К этому времени заявление Булгакова о том, что он уже не хочет эмигрировать, звучит вполне искренне. Во-первых, после брака с Еленой Сергеевной в 1932 г. он не имел права разлучать жену с сыновьями и, во-вторых, несмотря на радостные письма, которые он получал от Замятиных из Франции, он прекрасно осознавал трудности, стоящие перед русским писателем в эмиграции. Все это свидетельствует о том, что к тридцатым годам Булгаков действительно думал об эмиграции так, как он объявил в разговоре со Сталиным по телефону в апреле 1930 г.: «русский писатель жить вне родины <...> не может».50
Вместе с тем именно как русский писатель он стремился к более тесному общению с западноевропейской культурой. Отметим близость мировоззрения Булгакова ко взглядам некоторых из акмеистов (в особенности Ахматовой) и приведем то определение акмеизма, которое дал Мандельштам: «тоска по мировой культуре». Тоску Булгакова по Европе можно понимать именно в таком эстетическом, культурном и духовном аспекте.
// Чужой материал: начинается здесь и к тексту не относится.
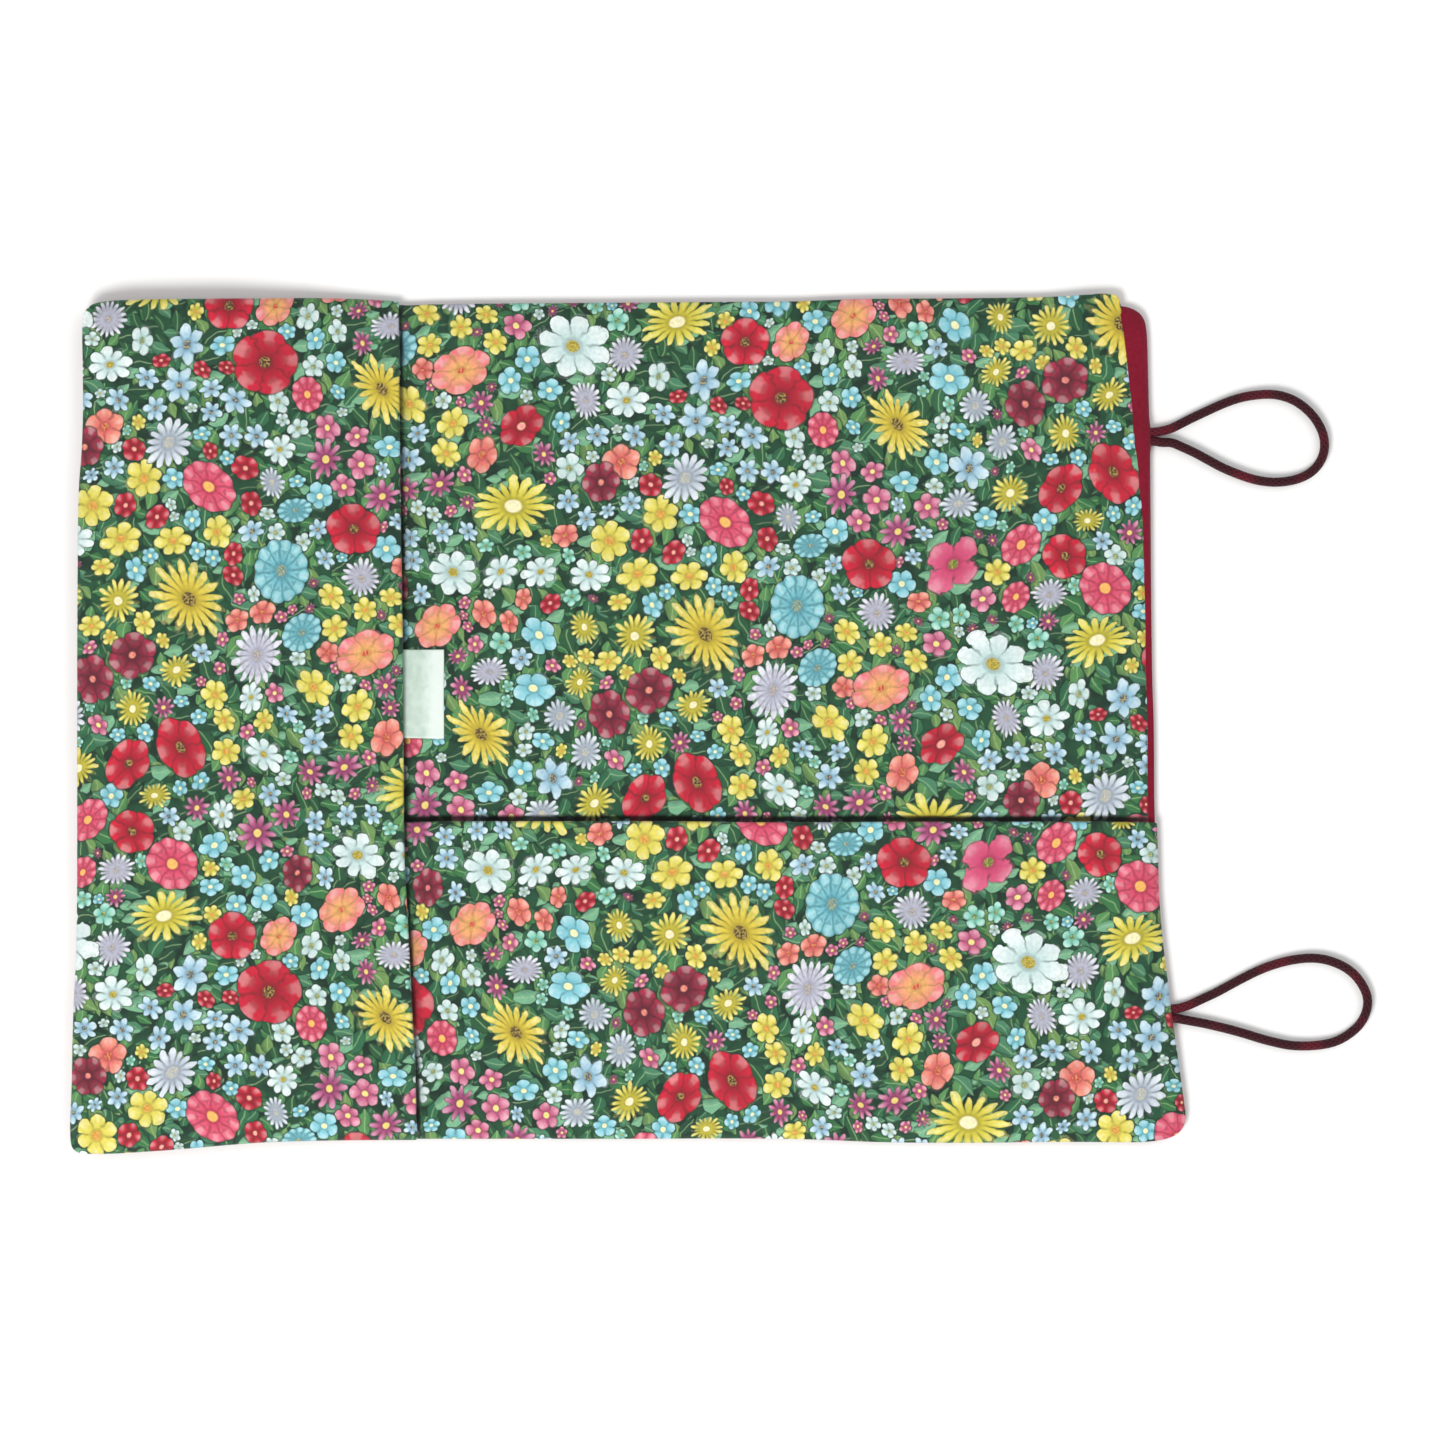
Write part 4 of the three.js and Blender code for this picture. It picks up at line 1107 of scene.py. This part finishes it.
def make_left_pocket():
    b, r, t, l = sides(COVER, CORNERS_C)
    lt, _, tt, _ = sides(LINING, CORNERS_L)
    b, t = b.until(0, float(lip_x(-104)) - 0.69), t.until(0, float(lip_x(104)) - 0.69)
    u = steps((b.length + t.length) / 2, 1.75, ends=(True, False), fine=[(b.length, 7, 0.7)])
    v = steps(l.length, 1.75, fine=[(l.length * 0.42, 9, 1.2)])
    L = l.at(v)
    B, T = b.at(u), t.at(u)
    my = B[-1, 1] + (T[-1, 1] - B[-1, 1]) * v
    M = np.stack([lip_x(my) - 0.69, my], 1)
    M[:, 0] += 0.12 * waves(M[:, 1], 0 * M[:, 1], 81, 50, 140) * np.sin(np.pi * v)
    B[-1], T[-1] = M[0], M[-1]

    def layer(dist, mid, edge, lifted, seed):
        Bb, Tt, Ll = shift_out(B, dist), shift_out(T, dist), shift_out(L, dist)
        Mm = M.copy()
        Mm[0], Mm[-1] = Bb[-1], Tt[-1]
        Bb[0], Tt[0] = Ll[0], Ll[-1]
        P = coons(Bb, Mm, Tt, Ll, u, v)
        x, y = P[..., 0], P[..., 1]
        far = np.full_like(Mm, 1e3)
        up = climb(y)
        z = surface(P, u, v, Bb, far, Tt, Ll, mid, edge, 6.5, seed)
        dm = Mm[None, :, 0] - x
        side = np.minimum(y - Bb[:, None, 1], Tt[:, None, 1] - y)
        dl = x - Ll[None, :, 0]
        z = z + up * smooth(side / 5) * smooth(dl / 5)
        z = z + lifted * np.exp(-(dm / 4.5) ** 2) * smooth(side / 18)
        return np.dstack([P, z + lift(x)])

    uneven = 1 + 0.22 * waves(M[:, 1], 0 * M[:, 1], 83, 40, 110)[None, :]
    front = layer(0.62, Z_FRONT, 2.02, 0.90 * uneven, 85)
    back = layer(0.05, Z_FACING, 1.96, 0.42 * uneven, 61)[::-1]
    # work with the mouth along the second axis, as the lower pocket does
    F, K = front.transpose(1, 0, 2), back.transpose(1, 0, 2)
    out = np.tile([1.0, 0.0, 0.0], (len(v), 1))
    G = folded(F, K, out, 0, 0)
    nf = F.shape[1]
    UV = np.zeros((*G.shape[:2], 2))
    UV[..., 1] = (G[..., 1] - 8.75) / 10
    s = np.concatenate([np.zeros((G.shape[0], 1)), np.cumsum(np.linalg.norm(np.diff(G[:, nf - 1:], axis=1), axis=2), axis=1)], 1)
    UV[:, :nf, 0] = (G[:, :nf, 0] + 128.75) / 10
    UV[:, nf:, 0] = UV[:, nf - 1:nf, 0] + s[:, 1:] / 10
    # turn the grid so that its outer face is the upper one
    return cloth("left_pocket", G[::-1], UV[::-1], CLOTH, PRINT, blooms=True)


lower_pocket = make_lower_pocket()
shade_creases(lower_pocket, both=False)
left_pocket = make_left_pocket()


# ------------------------------------------------------------------ tubes: elastic cords and sewing thread
def catmull(points, gap):
    """A smooth curve through points, resampled about every gap mm."""
    p = np.asarray(points, float)
    p = np.vstack([2 * p[0] - p[1], p, 2 * p[-1] - p[-2]])
    out = []
    for i in range(1, len(p) - 2):
        for t in np.linspace(0, 1, 12, endpoint=False):
            a, b, c, d = p[i - 1:i + 3]
            out.append(0.5 * ((2 * b) + (c - a) * t + (2 * a - 5 * b + 4 * c - d) * t * t + (3 * b - a - 3 * c + d) * t ** 3))
    out.append(p[-2])
    out = np.array(out)
    s = np.r_[0, np.cumsum(np.linalg.norm(np.diff(out, axis=0), axis=1))]
    n = max(3, int(round(s[-1] / gap)))
    q = np.linspace(0, s[-1], n + 1)
    return np.stack([np.interp(q, s, out[:, k]) for k in range(3)], 1)


def tube_parts(path, radius, around=12):
    """Points, faces and corner UVs of a closed tube. radius is a number, or one for each point."""
    p = np.asarray(path, float)
    n = len(p)
    rad = np.broadcast_to(radius, n)
    t = np.gradient(p, axis=0)
    t /= np.linalg.norm(t, axis=1, keepdims=True)
    a = np.cross(t[0], [0, 0, 1.0])
    if np.linalg.norm(a) < 1e-3:
        a = np.cross(t[0], [1.0, 0, 0])
    a /= np.linalg.norm(a)
    pts, s = [], np.r_[0, np.cumsum(np.linalg.norm(np.diff(p, axis=0), axis=1))] / 10
    ang = np.linspace(0, 2 * np.pi, around, endpoint=False)
    for i in range(n):
        a = a - t[i] * (a @ t[i])
        a /= np.linalg.norm(a)
        b = np.cross(t[i], a)
        pts.append(p[i] + rad[i] * (np.cos(ang)[:, None] * a + np.sin(ang)[:, None] * b))
    pts = np.concatenate(pts)
    faces, uv = [], []
    for i in range(n - 1):
        for k in range(around):
            k2 = (k + 1) % around
            faces.append((i * around + k, i * around + k2, (i + 1) * around + k2, (i + 1) * around + k))
            uv += [(k / around, s[i]), ((k + 1) / around, s[i]), ((k + 1) / around, s[i + 1]), (k / around, s[i + 1])]
    for i, d, end in ((0, -0.35, 0), (n - 1, 0.35, n - 1)):
        pts = np.vstack([pts, p[i] + t[i] * d * rad[i]])
        c = len(pts) - 1
        for k in range(around):
            k2 = (k + 1) % around
            f = (i * around + k2, i * around + k, c) if i == 0 else (i * around + k, i * around + k2, c)
            faces.append(f)
            uv += [(k / around, s[i]), ((k + 1) / around, s[i]), ((k + 0.5) / around, s[i])]
    return pts, faces, uv


def make_loop(which):
    ex, ey = EXITS[which]
    z = 1.32
    pts = [(ex - 1.9, ey + 1.10), (ex + 0.2, ey + 1.12), (ex + 1.6, ey + 1.2), (ex + 2.9, ey + 1.45)]
    pts += LOOPS[which] + [(ex + 2.9, ey - 1.45), (ex + 1.6, ey - 1.2), (ex + 0.2, ey - 1.12), (ex - 1.9, ey - 1.10)]
    path = catmull([(x, y, z) for x, y in pts], 0.9)
    p, f, uv = tube_parts(path, CORD_R, 14)
    ob = mesh_object(f"loop_{which}_elastic", p, f, ELASTIC, corner_uv=uv)
    length = np.linalg.norm(np.diff(path, axis=0), axis=1).sum()
    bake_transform(ob)
    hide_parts(f"loop_{which}", f"loop_tail_{which}")
    return length


LOOP_LENGTH = {k: make_loop(k) for k in LOOPS}


# ------------------------------------------------------------------ label: a ribbon folded in two
def make_label():
    x0, x1, y0, y1 = -60.0, -46.55, -3.9, 18.1
    r = 0.17

    def height(x):
        return 3.30 + 0.42 * smooth((x + 58.0) / 3.4) - 0.06 * smooth((x + 52) / 5)

    along = [(x, height(x)) for x in np.linspace(x0, x1, 30)]
    end = along[-1][1]
    along += [(x1 + r * math.sin(q), end - r + r * math.cos(q)) for q in np.linspace(0, np.pi, 7)[1:-1]]
    along += [(x, height(x) - 2 * r) for x in np.linspace(x1, x0, 30)]
    ys = np.linspace(y0, y1, 45)
    G = np.zeros((len(along), len(ys), 3))
    for i, (x, z) in enumerate(along):
        out = smooth((x + 56.5) / 5)
        G[i, :, 0] = x + 0.06 * waves(ys, 0 * ys + x, 91, 14, 30) * out
        G[i, :, 1] = ys + 0.05 * waves(0 * ys + x, ys, 95, 14, 30) * out
        G[i, :, 2] = z + 0.24 * out + 0.08 * (1 + waves(ys, 0 * ys + x * 0.5, 93, 16, 34)) * out + settle(x, ys)
    s = np.r_[0, np.cumsum([math.dist(along[i], along[i + 1]) for i in range(len(along) - 1)])]
    UV = np.dstack([np.tile((G[0, :, 1] / 10), (len(along), 1)), np.tile(s[:, None] / 10, (1, len(ys)))])
    ob = cloth("label_ribbon", G, UV, 0.20, SATIN)
    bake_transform(ob)
    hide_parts("label")
    return ob


label = make_label()


# ------------------------------------------------------------------ buttons and their thread
def make_button(which):
    x0, y0 = BUTTONS[which]
    prof = [(0.0, 0.92), (1.4, 0.91), (3.0, 0.86), (4.2, 0.72), (4.9, 0.46), (5.4, 0.20), (5.9, 0.06), (6.6, 0.0),
            (7.4, 0.03), (8.1, 0.16), (8.6, 0.42), (8.9, 0.80), (9.0, 1.20), (8.92, 1.55), (8.7, 1.86),
            (8.3, 2.08), (7.7, 2.18), (6.8, 2.2), (4.0, 2.16), (0.0, 2.12)]
    n = 96
    ang = np.linspace(0, 2 * np.pi, n, endpoint=False)
    pts, faces = [(0, 0, prof[0][1])], []
    for r, z in prof[1:-1]:
        pts += [(r * math.cos(a), r * math.sin(a), z) for a in ang]
    pts.append((0, 0, prof[-1][1]))
    last = len(pts) - 1
    for k in range(n):
        k2 = (k + 1) % n
        faces.append((0, 1 + k2, 1 + k))
        for j in range(len(prof) - 3):
            a = 1 + j * n
            faces.append((a + k, a + k2, a + n + k2, a + n + k))
        a = 1 + (len(prof) - 3) * n
        faces.append((a + k, a + k2, last))
    ob = mesh_object(f"button_{which}_turned", np.array(pts) + [x0, y0, 0], faces, BUTTON)
    cutters = []
    for a, b in ((1, 1), (1, -1), (-1, 1), (-1, -1)):
        c = [(x0 + a * 1.626 + rr * math.cos(q), y0 + b * 1.626 + rr * math.sin(q), z)
             for rr, z in ((1.25, 0.3), (0.98, 0.98), (0.9, 1.2), (0.9, 1.85), (1.1, 2.4)) for q in np.linspace(0, 2 * np.pi, 28, endpoint=False)]
        f = [tuple(range(27, -1, -1)), tuple(range(4 * 28, 5 * 28))]
        for j in range(4):
            f += [(j * 28 + k, j * 28 + (k + 1) % 28, (j + 1) * 28 + (k + 1) % 28, (j + 1) * 28 + k) for k in range(28)]
        cutters.append(mesh_object("cutter", c, f, BUTTON))
    for c in cutters:
        m = ob.modifiers.new("hole", "BOOLEAN")
        m.operation, m.object, m.solver = "DIFFERENCE", c, "EXACT"
    deps = bpy.context.evaluated_depsgraph_get()
    me = bpy.data.meshes.new_from_object(ob.evaluated_get(deps))
    ob.modifiers.clear()
    ob.data = me
    for c in cutters:
        bpy.data.objects.remove(c, do_unlink=True)
    me.polygons.foreach_set("use_smooth", [True] * len(me.polygons))
    me.set_sharp_from_angle(angle=math.radians(38))
    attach(ob, "left_leaf")
    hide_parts(f"button_{which}")

    # thread: three strands over each diagonal, down the holes, and a wound shank between button and cover
    rng = np.random.default_rng(7)
    P, F, UVs = [], [], []

    def strand(path, radius, around=7):
        p, f, uv = tube_parts(path, radius, around)
        base = sum(len(q) for q in P)
        P.append(p)
        F.extend([tuple(i + base for i in q) for q in f])
        UVs.extend(uv)

    h = 1.626
    for side, up in ((1, 0.0), (-1, 0.16)):
        for k in (-0.34, 0.0, 0.34):
            d = np.array([1, side]) / math.sqrt(2)
            w = np.array([-d[1], d[0]]) * (k + rng.uniform(-0.04, 0.04))
            run = []
            for q, z in ((-1.04, 2.0), (-1.03, 1.2), (-0.96, 0.86), (-0.7, 0.62 - up), (0.0, 0.50 - up), (0.7, 0.62 - up),
                         (0.96, 0.86), (1.03, 1.2), (1.04, 2.0)):
                c = d * q * h * math.sqrt(2) + w * (0.65 if abs(q) > 0.9 else 1.0)
                run.append((x0 + c[0], y0 + c[1], z))
            strand(catmull(run, 0.25), 0.17)
    top = 3.6 * float(smooth((LIFT_FROM - x0) / LIFT_RUN)) + 0.2
    wound = [(x0 + (1.55 + 0.12 * math.sin(q * 3.1)) * math.cos(q), y0 + (1.55 + 0.12 * math.sin(q * 2.3)) * math.sin(q),
              2.3 + (top - 2.3) * q / (2 * np.pi * 4)) for q in np.linspace(0, 2 * np.pi * 4, 150)]
    strand(wound, 0.19)
    for k in range(8):
        q = 2 * np.pi * k / 8 + 0.2
        strand([(x0 + 1.15 * math.cos(q), y0 + 1.15 * math.sin(q), z) for z in (1.6, 2.4, 3.0, top + 0.1)], 0.22)
    th = mesh_object(f"button_{which}_thread", np.concatenate(P), F, THREAD, corner_uv=UVs)
    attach(th, "left_leaf")
    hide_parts(f"button_thread_{which}")


for k in BUTTONS:
    make_button(k)


# ------------------------------------------------------------------ what moves with what
for ob in (cover, wadding, lining, lower_pocket):
    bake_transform(ob)
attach(left_pocket, "left_leaf")
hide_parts("outer_cover_left", "outer_cover_right", "seam_allowance_left", "seam_allowance_right")
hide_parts("wadding_left", "wadding_right")
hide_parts("lining_left", "lining_right")
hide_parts("lower_pocket_front_left", "lower_pocket_front_right",
            "lower_pocket_facing_left", "lower_pocket_facing_right")
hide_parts("left_pocket_front", "left_pocket_facing")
В следующей части настоящей работы мы будем рассматривать вопрос о том, как работал Булгаков в области художественного перевода: речь пойдет о его работе над Мольером, Шекспиром и Сервантесом. Булгаков редко брался за переводы как таковые — он предпочитал работать в жанре переложения. Например, подзаголовок к рассказу «Багровый остров» («Роман тов. Жюля Верна. С французского на эзоповский перевел Михаил А. Булгаков»)51 воспринимается просто как шутливый комментарий. С 1929 г. по 1933 г. Булгаков основательно изучал произведения, биографию и мир Мольера. В другом исследовании мы уже рассматривали отношение Булгакова к Мольеру и вопрос о том, как он работал над биографической пьесой «Кабала святош (Мольер)» (1929—1931), над беллетризованной биографией «Жизнь господина де Мольера» (1932—1933) и над переложением Le Bourgeois gentilhomme — «Полоумный Журден» (l932).52 Оказалось, что, хотя Булгаков главным образом работал над источниками на русском языке, он все-таки некоторые материалы читал на французском: в сборнике воспоминаний о Булгакове воспроизведена страница выписок из книги Jules Loiseleur по поводу женитьбы Мольера, сделанных Булгаковым в 1933 г. на более или менее правильном французском языке.53 Напомним, что и Любовь Евгеньевна, и Елена Сергеевна прекрасно владели французским, и нет сомнений в том, что обе помогали ему в работе над Мольером: «Перевожу с французского биографии Мольера», — вспоминает Любовь Евгеньевна в 1929 г.54 А после смерти Булгакова Елена Сергеевна сделала перевод книги Моруа о Жорж Санд, что указывает на уровень ее знания французского.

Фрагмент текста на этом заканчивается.